The data –
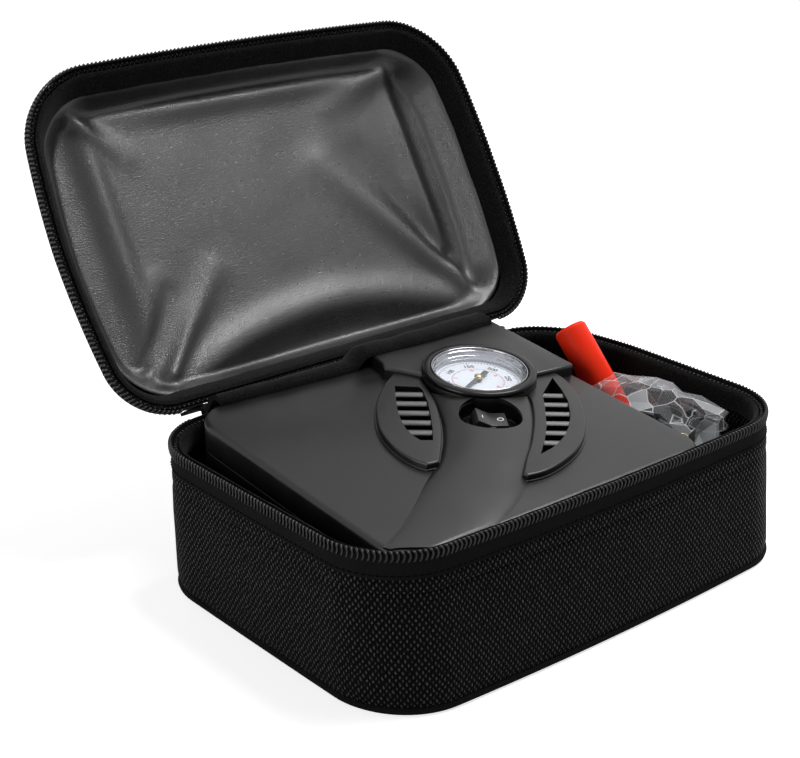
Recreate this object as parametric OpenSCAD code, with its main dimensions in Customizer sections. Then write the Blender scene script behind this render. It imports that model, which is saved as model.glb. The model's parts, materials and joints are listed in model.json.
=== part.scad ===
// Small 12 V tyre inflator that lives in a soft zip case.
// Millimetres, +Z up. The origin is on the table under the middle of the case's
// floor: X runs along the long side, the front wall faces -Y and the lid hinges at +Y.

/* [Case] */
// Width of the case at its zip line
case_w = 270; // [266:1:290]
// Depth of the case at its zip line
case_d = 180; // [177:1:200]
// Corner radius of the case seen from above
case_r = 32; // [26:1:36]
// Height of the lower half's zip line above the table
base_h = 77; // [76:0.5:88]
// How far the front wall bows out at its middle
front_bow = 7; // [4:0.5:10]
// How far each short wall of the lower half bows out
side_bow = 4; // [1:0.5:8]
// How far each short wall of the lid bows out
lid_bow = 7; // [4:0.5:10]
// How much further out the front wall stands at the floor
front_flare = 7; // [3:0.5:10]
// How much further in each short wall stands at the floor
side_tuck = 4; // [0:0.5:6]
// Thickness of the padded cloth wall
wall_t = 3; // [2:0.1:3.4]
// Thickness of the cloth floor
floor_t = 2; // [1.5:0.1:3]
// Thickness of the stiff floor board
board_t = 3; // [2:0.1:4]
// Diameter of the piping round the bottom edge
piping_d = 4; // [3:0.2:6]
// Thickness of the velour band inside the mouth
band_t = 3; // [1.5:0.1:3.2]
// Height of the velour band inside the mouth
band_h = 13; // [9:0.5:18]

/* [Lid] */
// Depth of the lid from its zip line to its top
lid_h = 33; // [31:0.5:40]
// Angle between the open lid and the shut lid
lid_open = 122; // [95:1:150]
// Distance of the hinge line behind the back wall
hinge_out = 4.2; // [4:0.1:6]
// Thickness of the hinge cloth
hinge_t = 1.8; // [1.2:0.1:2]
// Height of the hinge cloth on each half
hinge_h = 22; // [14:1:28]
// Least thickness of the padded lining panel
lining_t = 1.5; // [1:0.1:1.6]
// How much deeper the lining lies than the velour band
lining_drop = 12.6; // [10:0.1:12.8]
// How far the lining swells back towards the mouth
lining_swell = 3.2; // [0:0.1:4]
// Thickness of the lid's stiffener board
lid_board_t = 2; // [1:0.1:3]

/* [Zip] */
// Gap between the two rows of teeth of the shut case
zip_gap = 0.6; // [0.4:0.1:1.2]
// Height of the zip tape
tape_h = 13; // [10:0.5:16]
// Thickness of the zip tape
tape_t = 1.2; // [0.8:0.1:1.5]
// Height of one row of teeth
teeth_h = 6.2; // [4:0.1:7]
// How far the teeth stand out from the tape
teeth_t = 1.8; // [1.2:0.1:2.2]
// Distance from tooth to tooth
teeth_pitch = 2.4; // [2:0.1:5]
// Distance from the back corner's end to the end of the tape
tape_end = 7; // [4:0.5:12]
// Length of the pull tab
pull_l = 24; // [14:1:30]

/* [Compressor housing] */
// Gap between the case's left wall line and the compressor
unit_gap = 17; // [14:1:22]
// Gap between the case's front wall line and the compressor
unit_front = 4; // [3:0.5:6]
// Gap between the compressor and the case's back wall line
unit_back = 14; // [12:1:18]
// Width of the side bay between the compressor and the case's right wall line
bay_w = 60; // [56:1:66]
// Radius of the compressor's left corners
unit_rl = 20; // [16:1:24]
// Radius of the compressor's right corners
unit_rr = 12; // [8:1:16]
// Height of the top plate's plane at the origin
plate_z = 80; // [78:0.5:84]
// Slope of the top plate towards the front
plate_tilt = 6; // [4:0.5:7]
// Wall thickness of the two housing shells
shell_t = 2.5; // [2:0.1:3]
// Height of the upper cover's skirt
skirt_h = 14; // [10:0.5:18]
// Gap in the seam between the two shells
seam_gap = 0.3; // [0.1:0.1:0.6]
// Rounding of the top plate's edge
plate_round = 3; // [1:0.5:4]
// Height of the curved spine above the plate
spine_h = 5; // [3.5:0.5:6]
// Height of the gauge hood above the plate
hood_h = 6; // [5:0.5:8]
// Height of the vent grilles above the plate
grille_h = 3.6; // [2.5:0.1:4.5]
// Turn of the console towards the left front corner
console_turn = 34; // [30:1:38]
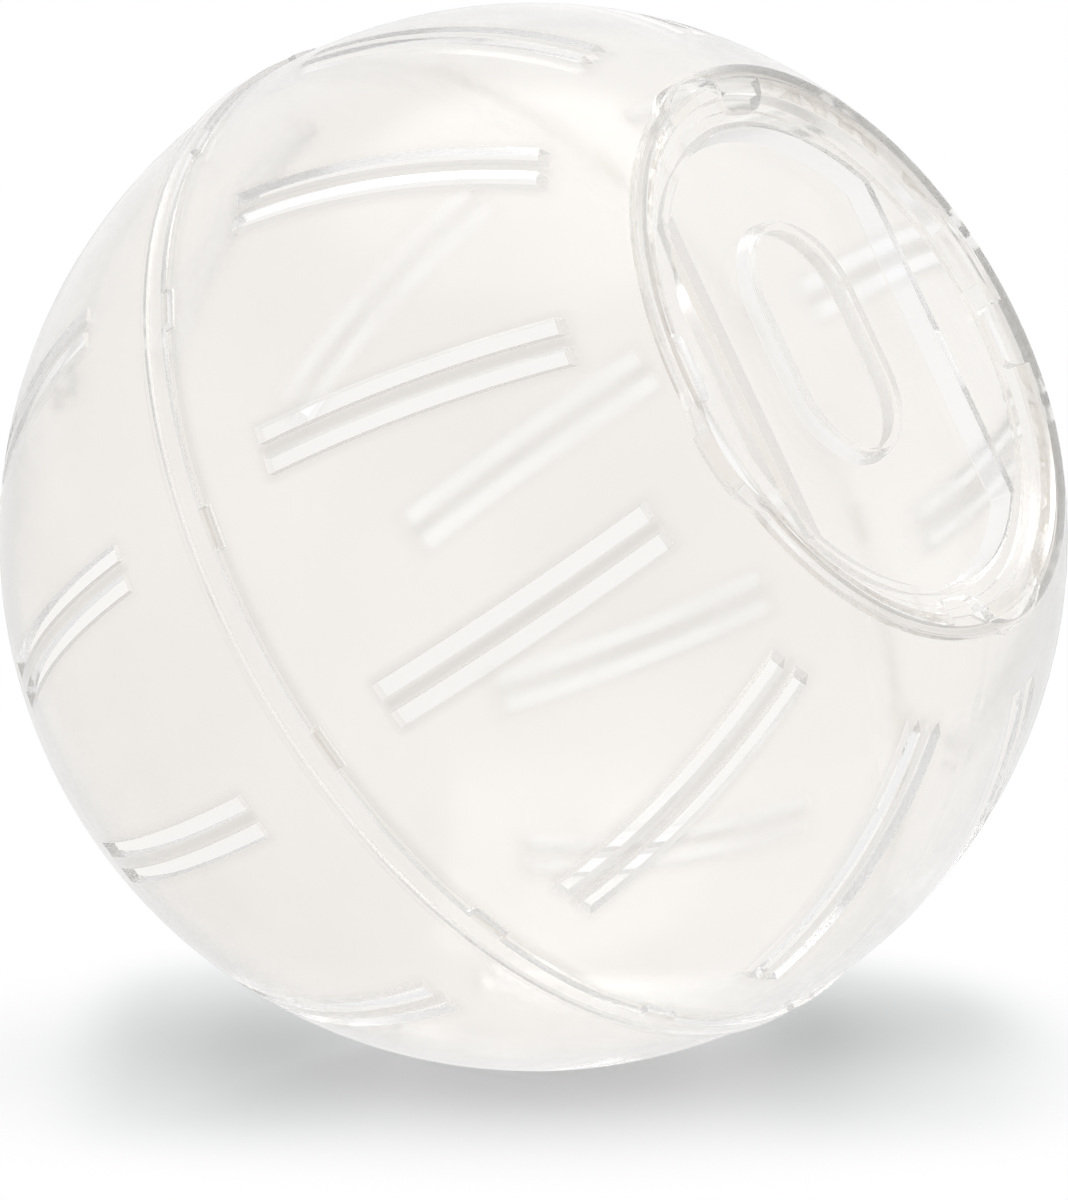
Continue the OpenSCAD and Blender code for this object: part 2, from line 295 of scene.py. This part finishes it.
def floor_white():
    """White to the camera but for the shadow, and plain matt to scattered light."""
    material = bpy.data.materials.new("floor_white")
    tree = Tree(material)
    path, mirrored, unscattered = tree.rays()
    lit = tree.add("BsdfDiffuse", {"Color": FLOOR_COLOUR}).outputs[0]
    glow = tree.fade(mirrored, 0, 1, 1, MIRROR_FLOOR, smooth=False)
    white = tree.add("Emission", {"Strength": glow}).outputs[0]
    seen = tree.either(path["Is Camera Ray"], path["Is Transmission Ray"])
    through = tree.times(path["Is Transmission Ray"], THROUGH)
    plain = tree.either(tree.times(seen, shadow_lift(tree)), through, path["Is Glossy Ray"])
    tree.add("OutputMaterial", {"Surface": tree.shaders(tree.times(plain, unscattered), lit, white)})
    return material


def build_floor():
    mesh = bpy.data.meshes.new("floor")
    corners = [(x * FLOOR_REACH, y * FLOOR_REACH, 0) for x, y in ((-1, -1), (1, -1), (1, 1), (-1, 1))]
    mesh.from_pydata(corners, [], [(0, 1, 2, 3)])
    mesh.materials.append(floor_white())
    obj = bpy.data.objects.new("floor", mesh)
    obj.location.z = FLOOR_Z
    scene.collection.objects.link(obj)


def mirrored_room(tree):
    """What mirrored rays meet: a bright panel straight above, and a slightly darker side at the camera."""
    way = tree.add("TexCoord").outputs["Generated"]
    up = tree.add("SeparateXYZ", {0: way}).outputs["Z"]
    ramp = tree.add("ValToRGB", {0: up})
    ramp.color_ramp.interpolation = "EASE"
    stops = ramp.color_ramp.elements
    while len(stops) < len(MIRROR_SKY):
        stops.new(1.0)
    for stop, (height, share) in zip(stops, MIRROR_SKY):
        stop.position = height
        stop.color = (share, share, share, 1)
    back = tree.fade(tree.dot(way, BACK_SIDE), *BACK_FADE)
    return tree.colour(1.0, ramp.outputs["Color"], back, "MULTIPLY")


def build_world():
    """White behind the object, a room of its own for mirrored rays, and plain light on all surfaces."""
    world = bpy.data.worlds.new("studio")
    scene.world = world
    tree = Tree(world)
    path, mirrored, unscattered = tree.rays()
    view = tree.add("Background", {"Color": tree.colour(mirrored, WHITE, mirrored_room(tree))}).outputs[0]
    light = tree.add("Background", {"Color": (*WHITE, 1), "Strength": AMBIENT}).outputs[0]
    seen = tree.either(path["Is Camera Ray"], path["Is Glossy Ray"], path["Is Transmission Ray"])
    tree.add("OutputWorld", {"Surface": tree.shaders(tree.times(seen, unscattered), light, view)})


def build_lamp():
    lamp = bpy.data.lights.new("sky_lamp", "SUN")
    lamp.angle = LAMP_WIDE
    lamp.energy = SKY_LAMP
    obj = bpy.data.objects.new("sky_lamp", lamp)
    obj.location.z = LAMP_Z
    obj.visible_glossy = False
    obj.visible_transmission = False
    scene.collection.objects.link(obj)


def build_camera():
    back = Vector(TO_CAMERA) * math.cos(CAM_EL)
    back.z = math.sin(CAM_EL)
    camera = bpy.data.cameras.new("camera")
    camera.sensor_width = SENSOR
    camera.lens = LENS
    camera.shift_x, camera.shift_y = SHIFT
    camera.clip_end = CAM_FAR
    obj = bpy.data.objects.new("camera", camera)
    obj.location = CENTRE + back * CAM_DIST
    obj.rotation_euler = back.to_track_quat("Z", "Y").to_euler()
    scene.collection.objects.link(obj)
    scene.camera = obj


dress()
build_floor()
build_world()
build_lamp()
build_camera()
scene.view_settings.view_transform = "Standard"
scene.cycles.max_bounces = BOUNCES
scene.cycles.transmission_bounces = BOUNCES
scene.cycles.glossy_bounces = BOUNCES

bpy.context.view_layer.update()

To do – Word for word, reproduce the listing above from its start up to and including the line that has "band_h = 13; // [9:0.5:18]". Give only those lines.

Reply –
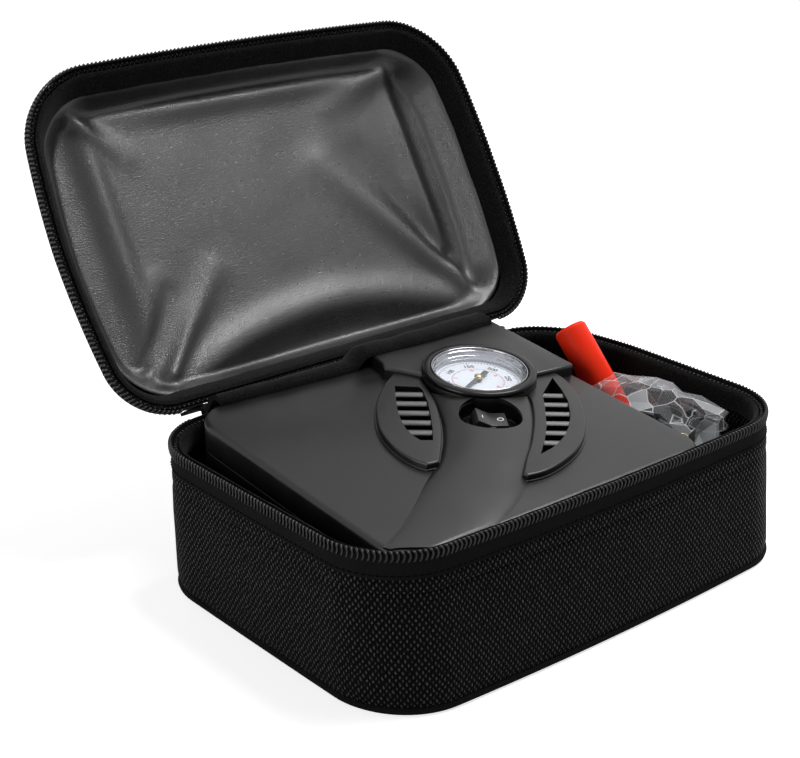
Recreate this object as parametric OpenSCAD code, with its main dimensions in Customizer sections. Then write the Blender scene script behind this render. It imports that model, which is saved as model.glb. The model's parts, materials and joints are listed in model.json.
=== part.scad ===
// Small 12 V tyre inflator that lives in a soft zip case.
// Millimetres, +Z up. The origin is on the table under the middle of the case's
// floor: X runs along the long side, the front wall faces -Y and the lid hinges at +Y.

/* [Case] */
// Width of the case at its zip line
case_w = 270; // [266:1:290]
// Depth of the case at its zip line
case_d = 180; // [177:1:200]
// Corner radius of the case seen from above
case_r = 32; // [26:1:36]
// Height of the lower half's zip line above the table
base_h = 77; // [76:0.5:88]
// How far the front wall bows out at its middle
front_bow = 7; // [4:0.5:10]
// How far each short wall of the lower half bows out
side_bow = 4; // [1:0.5:8]
// How far each short wall of the lid bows out
lid_bow = 7; // [4:0.5:10]
// How much further out the front wall stands at the floor
front_flare = 7; // [3:0.5:10]
// How much further in each short wall stands at the floor
side_tuck = 4; // [0:0.5:6]
// Thickness of the padded cloth wall
wall_t = 3; // [2:0.1:3.4]
// Thickness of the cloth floor
floor_t = 2; // [1.5:0.1:3]
// Thickness of the stiff floor board
board_t = 3; // [2:0.1:4]
// Diameter of the piping round the bottom edge
piping_d = 4; // [3:0.2:6]
// Thickness of the velour band inside the mouth
band_t = 3; // [1.5:0.1:3.2]
// Height of the velour band inside the mouth
band_h = 13; // [9:0.5:18]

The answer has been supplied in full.